To reset the repository to a clean state, with no intermediate or results files, run the following command at the command line/terminal from the root directory of this project:

Mac (Intel)/Linux:

docker run --rm -v /$(pwd):/home/jovyan/ wthass/pokemon-type-predictor:latest make -C /home/jovyan clean

Mac (M1/M2):

docker run --rm --platform linux/amd64 -v /$(pwd):/home/jovyan/ wthass/pokemon-type-predictor:latest make -C /home/jovyan clean

Windows:

docker run --rm -v /$(pwd):/home/jovyan/ wthass/pokemon-type-predictor:latest make -C //home//jovyan clean

Then, you can reproduce the analysis using the following command:

Mac (Intel)/Linux:

docker run --rm -v /$(pwd):/home/jovyan/ wthass/pokemon-type-predictor:latest make -C /home/jovyan all

Mac (M1/M2):

docker run --rm --platform linux/amd64 -v /$(pwd):/home/jovyan/ wthass/pokemon-type-predictor:latest make -C /home/jovyan all

Windows:

docker run --rm -v /$(pwd):/home/jovyan/ wthass/pokemon-type-predictor:latest make -C //home//jovyan all

If using this method for the first time, it should take at least 8 minutes to download the Docker image and run the analysis.

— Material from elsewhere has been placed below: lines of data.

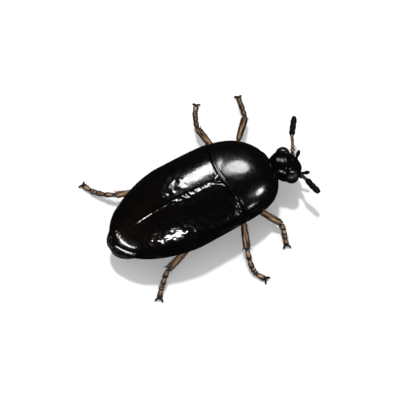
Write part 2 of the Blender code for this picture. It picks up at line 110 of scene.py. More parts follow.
def ridge(value: float, centre: float, width: float) -> float:
    """A smooth hump, 1 at its centre and 0 from half its width outwards."""
    share = abs(value - centre) / (width / 2)
    return 0.0 if share >= 1 else (1 - share * share) ** 2


@dataclass(frozen=True)
class Fold:
    """A raised line or hump on a surface, or a sunk one if its height is negative.

    Its middle is given as a distance from an edge or a point.
    """

    height: float
    middle: float
    width: float

    def at(self, distance: float, scale: float = 1.0) -> float:
        """Its height at a distance, times a scale."""
        return scale * self.height * ridge(distance, self.middle, self.width)


def arch(across: float, power: float) -> float:
    """Height of a rounded section at a share across of its half width, 1 in the middle."""
    return math.sqrt(1.0 - clamp01(abs(across)) ** power)


def ripple(point: Vector, size: float, seed: float = 0.0) -> float:
    """Smooth unevenness from -1 to 1 over lumps of a size in millimetres."""
    return noise.noise(point / size + Vector((seed, seed, seed)))


def spline(controls: list[Vector], count: int) -> list[Vector]:
    """Points evenly spread over a smooth curve.

    Args:
        controls: the points that the curve runs through.
        count: how many points to return.

    Returns:
        The points, the first and the last being those of the controls.
    """
    ends = [controls[0] * 2 - controls[1], *controls, controls[-1] * 2 - controls[-2]]
    steps = 20
    dense = []
    for i in range(1, len(ends) - 2):
        p0, p1, p2, p3 = ends[i - 1 : i + 3]
        for k in range(steps):
            t = k / steps
            curve = 2 * p0 - 5 * p1 + 4 * p2 - p3
            cubic = 3 * p1 - p0 - 3 * p2 + p3
            dense.append((2 * p1 + (p2 - p0) * t + curve * t * t + cubic * t**3) / 2)
    dense.append(controls[-1])
    lengths = [0.0]
    for a, b in zip(dense, dense[1:]):
        lengths.append(lengths[-1] + (b - a).length)
    even = []
    k = 1
    for n in range(count):
        target = lengths[-1] * n / (count - 1)
        while k < len(dense) - 1 and lengths[k] < target:
            k += 1
        share = (target - lengths[k - 1]) / (lengths[k] - lengths[k - 1])
        even.append(dense[k - 1].lerp(dense[k], share))
    return even


# ---------------------------------------------------------------- finishes


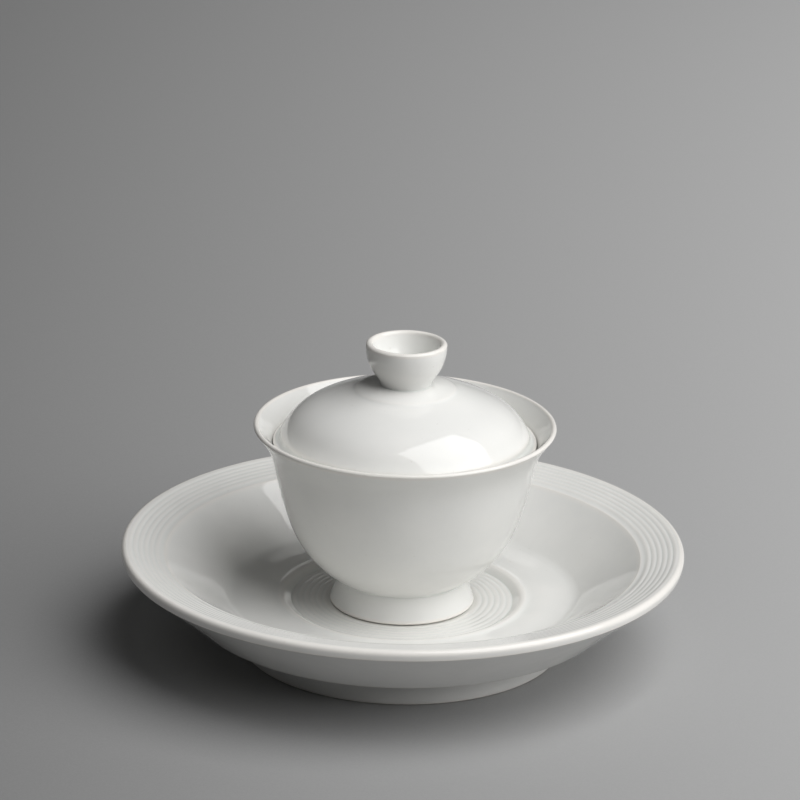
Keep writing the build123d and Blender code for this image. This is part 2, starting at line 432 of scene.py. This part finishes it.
def floor():
    bpy.ops.mesh.primitive_plane_add(size=FLOOR_SIZE, location=(0, 0, cad_box[0][2]))
    plane = bpy.context.object
    plane.name = "studio_floor"
    plane.rotation_euler.z = FLOOR_TURN
    n = Nodes("paper_with_painted_falloff")
    across = n.add("ShaderNodeSeparateXYZ", Vector=n.place).outputs["X"]
    # painted light falloff: the floor's colour goes from painted shade to painted light along its X
    # axis
    painted_falloff = n.rescale(across, *PAINTED_FALLOFF_SPAN, 0, 1)
    fibre = n.rescale(n.noise(FIBRE_SIZE, 3.0, 5.0), 0.3, 0.7, -FIBRE_TONE, FIBRE_TONE)
    n.set(n.shader, "Base Color", n.blend(n.total(painted_falloff, fibre), FLOOR_PAINTED_SHADE, FLOOR_PAINTED_LIGHT))
    n.set(n.shader, "Roughness", 0.8)
    n.set(n.shader, "Specular IOR Level", 0.2)
    n.set(n.shader, "Normal", n.bump(n.noise(TOOTH_SIZE, 2.0, 9.0), TOOTH_DEPTH))
    plane.data.materials.append(n.material)


def softbox(name, towards, distance, size, power, turn):
    """A rectangular lamp on that side of the object, facing the way the turn gives."""
    lamp = bpy.data.lights.new(name, "AREA")
    lamp.shape = "RECTANGLE"
    lamp.size, lamp.size_y = size
    lamp.energy = power
    holder = bpy.data.objects.new(name, lamp)
    middle = Vector((0, 0, cad_box[1][2] / 2))
    holder.matrix_world = Matrix.Translation(middle + towards * distance) @ turn
    bpy.context.scene.collection.objects.link(holder)


def turned(back, side):
    """The rotation whose Z axis is back and whose X axis lies as near to side as it can."""
    side = (side - side.dot(back) * back).normalized()
    return Matrix((side, back.cross(side), back)).transposed().to_4x4()


def room_light():
    world = bpy.data.worlds.new("dim_studio")
    world.use_nodes = True
    background = world.node_tree.nodes["Background"]
    background.inputs["Color"].default_value = (1.0, 1.0, 1.0, 1)
    background.inputs["Strength"].default_value = ROOM_STRENGTH
    bpy.context.scene.world = world


def camera():
    lens = bpy.data.cameras.new("camera")
    lens.lens = CAMERA_LENS
    holder = bpy.data.objects.new("camera", lens)
    aim = Vector((-AIM_LEFT, 0, cad_box[1][2] * AIM_HEIGHT))
    back = Vector((0, -math.cos(CAMERA_PITCH), math.sin(CAMERA_PITCH)))
    right = Vector((1, 0, 0))
    roll = Matrix.Rotation(CAMERA_ROLL, 4, "Z")
    place = Matrix.Translation(aim + back * CAMERA_DISTANCE)
    holder.matrix_world = place @ turned(back, right) @ roll
    bpy.context.scene.collection.objects.link(holder)
    bpy.context.scene.camera = holder


floor()
softbox("key", KEY_TOWARDS, KEY_DISTANCE, (KEY_WIDTH, KEY_LENGTH), KEY_POWER,
        turned(KEY_BACK, KEY_SIDE))
softbox("fill", FILL_TOWARDS, FILL_DISTANCE, (FILL_SIZE, FILL_SIZE), FILL_POWER,
        turned(FILL_TOWARDS, FILL_SIDE))
room_light()
camera()
bpy.context.scene.view_settings.view_transform = "Standard"
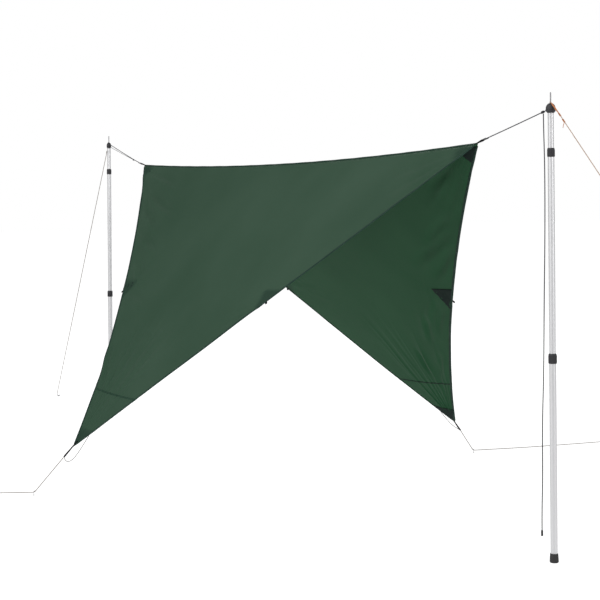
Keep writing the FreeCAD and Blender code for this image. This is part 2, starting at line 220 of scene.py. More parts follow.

Any subsequent runs should take a maximum of 2 minutes.

Dependencies

  • Conda Packages:
    • ipykernel
    • matplotlib
    • scikit-learn>=1.1.3
    • requests>=2.24.0
    • graphviz
    • python-graphviz
    • altair
    • altair_saver
    • selenium<4.2.0
    • pandas<1.5
    • imbalanced-learn
  • Pip Packages:
    • joblib==1.1.0
    • psutil>=5.7.2
    • docopt-ng
    • vl-convert-python
  • R Packages:
    • knitr
    • rmarkdown

License

The Pokemon Type Predictor materials here are licensed under the Creative Commons Attribution 2.5 Canada License (CC BY 2.5 CA) and can be found here.

Attributions

We attribute the creation of the license file to Tiffany Timbers, with more information available in the license file.

The data is attributed to the GitHub users: HansAnonymous, simsketch and the online Pokemon database.